Musician Paul Weller made a cameo appearance, in a non-speaking role as a man lying on the floor in a Viking costume, seen near the end of the episode.

==Leak and investigation==
On 14 January, one day before the episode's broadcast, it was released online with Russian dialogue. Both the official Sherlock Twitter account and members of the Sherlock team acknowledged this and asked people to not share it and keep the Internet free of spoilers.

On 16 January Channel One Russia, the network holding the rights to the broadcast in Russia, issued an apology, having determined that the material had been hacked from their system. Channel One Russia announced it was conducting an investigation, while BBC, through BBC Worldwide, announced its own full-scale investigation of the leak.

==Broadcast and reception==
"The Final Problem" received mixed reviews from critics. Among the more positive reviews was Sean O'Grady of The Independent who gave the episode four out of five stars, stating that "Benedict Cumberbatch and Tim Freeman [sic] are their usual accomplished double act" although suggesting "Maybe Sherlock needs a little more reimagining". Meanwhile, Michael Hogan of The Daily Telegraph gave the episode five out of five stars, praising that "the dazzling script delivered laughs, excitement, and emotion .. we were left with a wiser Holmes and Watson." He also commented about the possibility of series 4 being the last series for Sherlock, stating "if this was the last-ever episode, which it surely won't be, it worked well as a sign off." Louisa Mellor of Den of Geek wrote "this was fun to watch.
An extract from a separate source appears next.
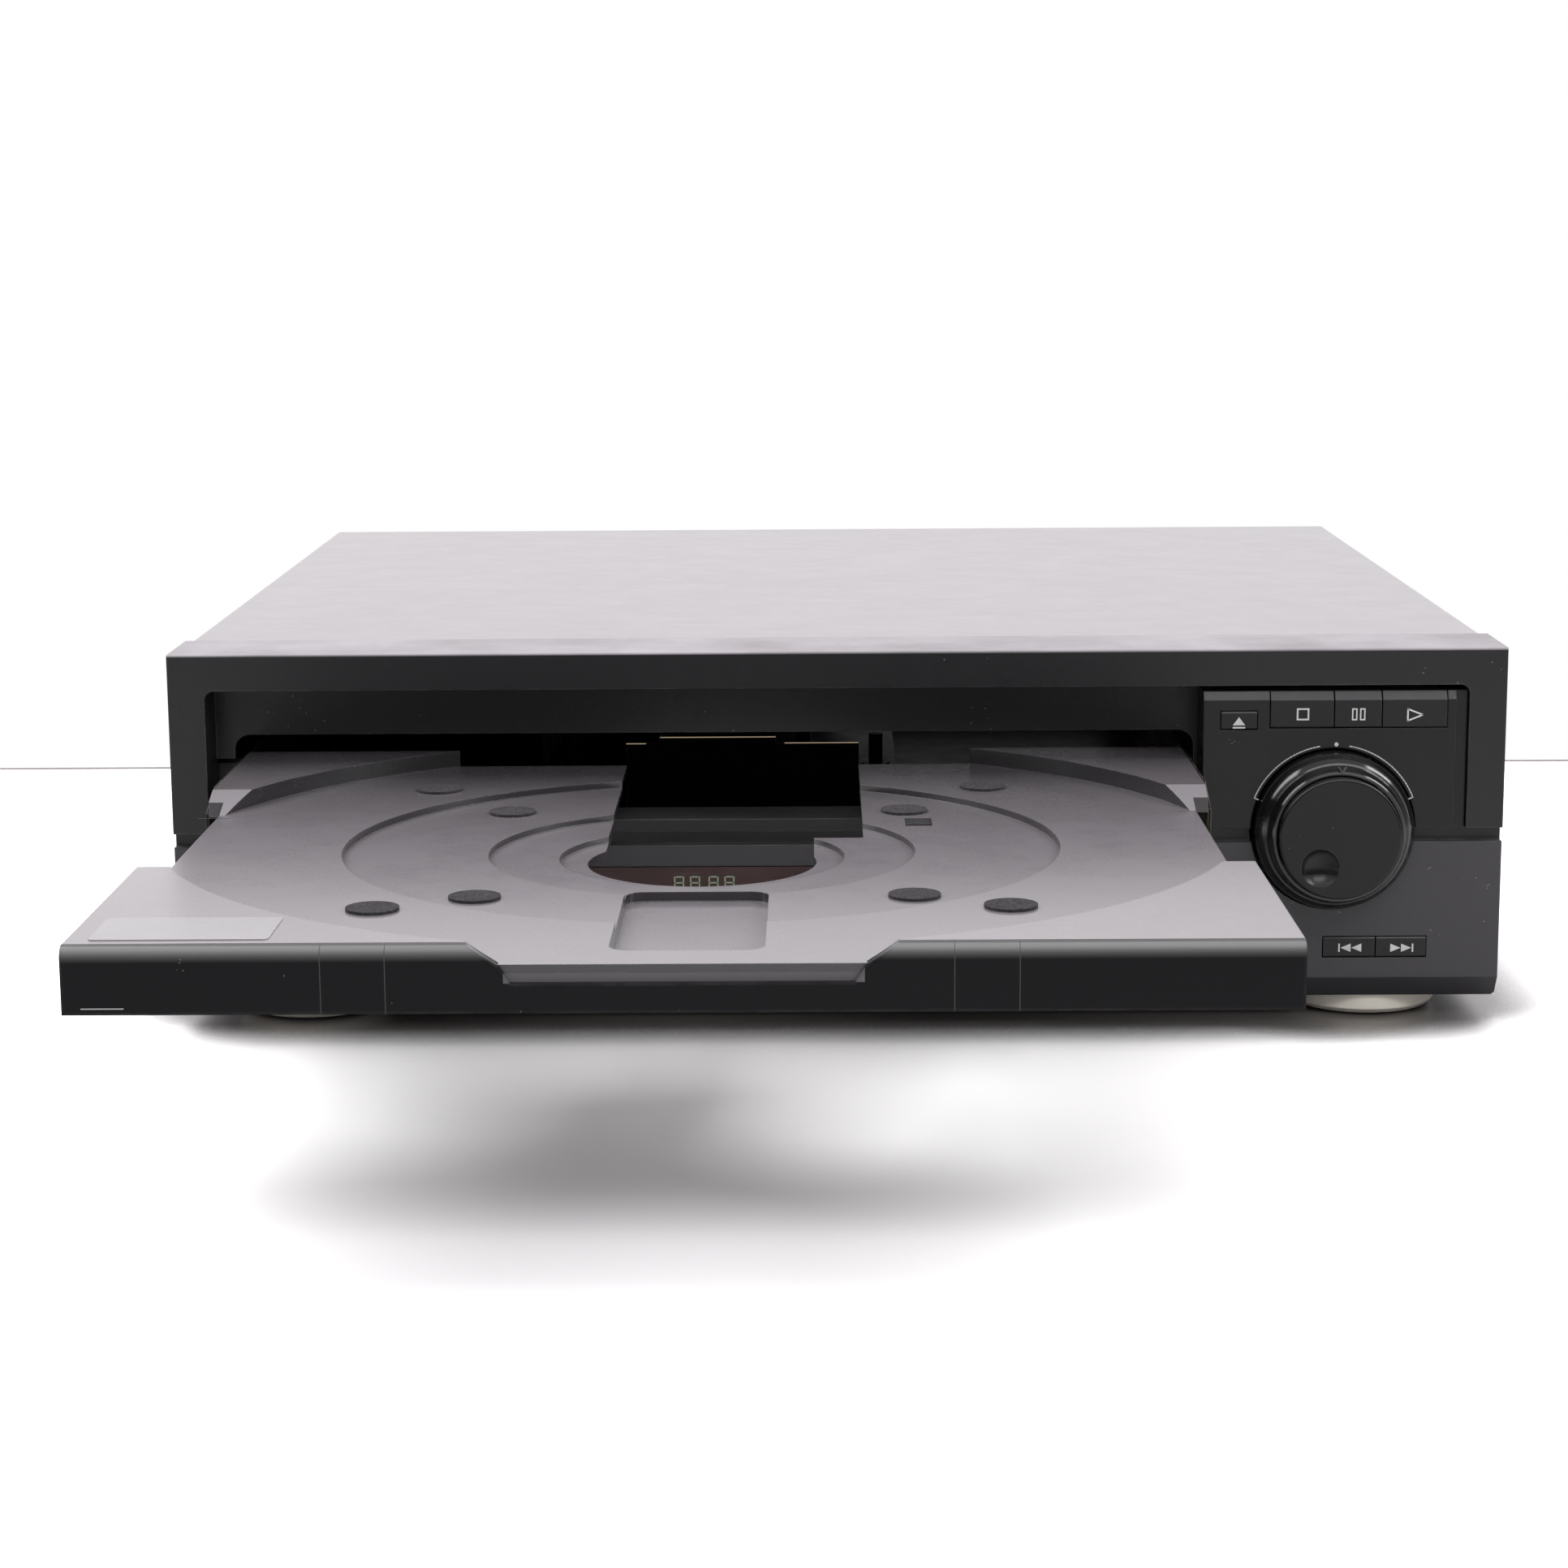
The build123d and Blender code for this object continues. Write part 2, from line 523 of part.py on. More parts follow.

Fun and ultra-tense with a terrific, whooshing sense of momentum. It went like the clappers, held its breath, went like the clappers again, held its breath some more until you thought you might pass out with the dizziness." Neela Debnath of the Daily Express was also positive, writing "I can't fault the thrill ride that The Final Problem takes viewers on from the beginning to the end. Sherlock has clawed itself back from the edge." Two separate reviews in The Observer and The Guardian were positive, with one describing it as too byzantine, but "much better than it looked" and the other writing "with a visual swagger far beyond the budget – and including an eerily beautiful high-security violin duet for Sherlock and Eurus – this was a fine way to go."

However, some reviews were more critical. A third Guardian review was negative, stating Holmes had "become a parody of himself". Kaite Welsh of IndieWire scored the episode a grade of B−, writing "Steven Moffatt and Mark Gatiss wrap up their 13th episode on an elegiac note, musing on the legend that is Sherlock and Watson. It's just a shame the rest of the episode was such a mess, really". Ian Hyland of The Daily Mirror stated that he preferred it "when Holmes and Watson were just solving fairly believable mysteries. If it went back to that I'd welcome another series or two with open arms." He compared the series to the BBC series Taboo, suggesting that the latter would be a better television series for those who love Sherlock. Aja Romano of Vox also criticized the episode, praising the usual drama of Sherlock, but being critical of the fact that the episode "collapses into a muddled mess of melodrama and confusion ... there is even less logic." Romano considered the episode to be an anticlimax, saying "the episode feels like a window dressing on a completely different story."

Issues of representation within the episode were raised by some commentators. Gavia Baker-Whitelaw of The Daily Dot called the episode the "most sexist" of the TV show. She noted that Eurus, a stereotypical female villain, "ticks every box for the kind of madwoman who gets locked up in an asylum in a 19th century melodrama" and commits crimes only motivated "by a desire for male attention."